If you've been pricing out a new concrete driveway in the Texoma area, you've probably gotten quotes that are all over the map. Here's a straight breakdown of what a driveway actually costs and why one quote can be thousands of dollars cheaper than another.
The honest price range
Most residential driveways in our area land between $8 and $14 per square foot installed. A standard 16x40 driveway (640 sq ft) runs roughly $5,000 to $9,000. Anything dramatically below that range — the contractor is cutting corners somewhere.
What drives the cost
Thickness, rebar, base prep, demo of an existing slab, and access to the pour area.
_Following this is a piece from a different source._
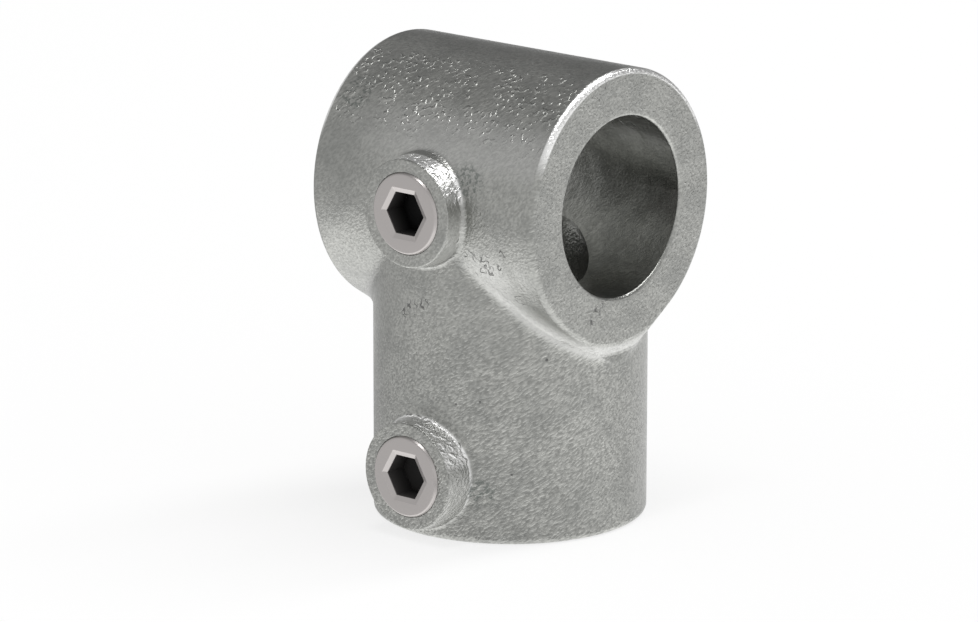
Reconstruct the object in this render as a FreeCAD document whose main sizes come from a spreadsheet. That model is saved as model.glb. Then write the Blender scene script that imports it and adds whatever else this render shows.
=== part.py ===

A 4" driveway with wire mesh costs less to pour than a 5" driveway with real #4 rebar on 18" centers — but the rebar version will still be there in 30 years.
Where people get burned
The two places a cheap contractor saves money: skipping the base prep (no compaction, no fabric, no good rock) and using wire mesh instead of real rebar. Both look fine the day it's poured. Both fail within 3–5 winters.
What we include in our quotes
Demo and haul-off if needed, regrading, compacted base, 4"–5" pour thickness, #4 rebar on a tied grid, broom finish, control joints cut at the right depth, and cleanup. No surprise charges. Cris comes out, walks the project, and writes it up the same day.